Wednesday, 15 July 2009

Gotcha: UTC vs Local TimeZones with ActiveResource

So... your database is filled with datetime data and it's all configured to localtime, not UTC... We also have this you-beat nifty ability to set all our datetime-handling functionality to a given timezone by setting, say: config.time_zone = 'London' in config/environments.rb... or do we?

If you also use ActiveResource (or the new, actually-working HyperactiveResource), you'll find that suddenly you're getting a UTC-local timezone issue once more.

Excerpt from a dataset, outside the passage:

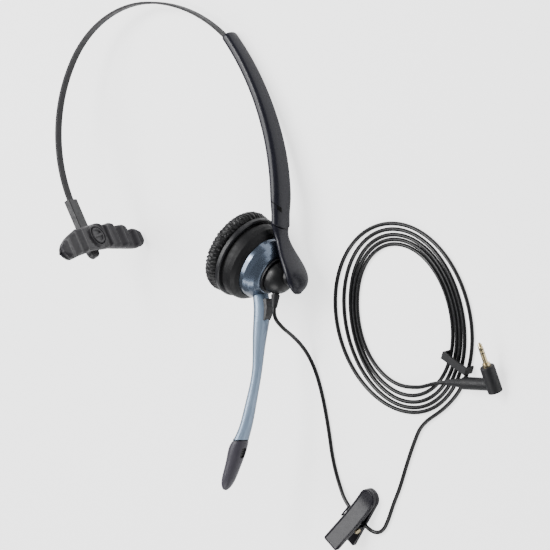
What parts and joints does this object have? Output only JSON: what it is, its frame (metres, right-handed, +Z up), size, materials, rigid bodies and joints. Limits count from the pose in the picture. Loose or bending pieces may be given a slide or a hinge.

The problem is that the xml that comes back from a remote API is converted into a Date/DateTime using the core-extension to the Hash.from_xml method... which has the following LOC:

"datetime"     => Proc.new  { |time|    ::Time.parse(time).utc rescue ::DateTime.parse(time).utc }

The fix

You need to do two things. Firstly. Hack that line[1] and replace it with:

"datetime"     => Proc.new  { |time|    ::Time.zone.parse(time) rescue ::DateTime.zone.parse(time) },

Secondly... somehow it doesn't pick up the timezone even though it's been helpfully added in via the config... so you need to open up config/environments.rb (or create a rails initializer) and put:
Time.zone = 'London'[2]
in there (outside the rails initialization block).

Notes:
[1]To hack rails, you can either
a) hack on your own rails gem = risky... will be overwritten the next time you sudo gem update or
b) rake rails:freeze:edge - which means you have your rails in your own vendor/rails directory... but means you have to rake rails:update manually... up to you which you hate more.

[2]Obviously substituting your own timeZone as appropriate here. See the TimeZone doc for what you can pass in.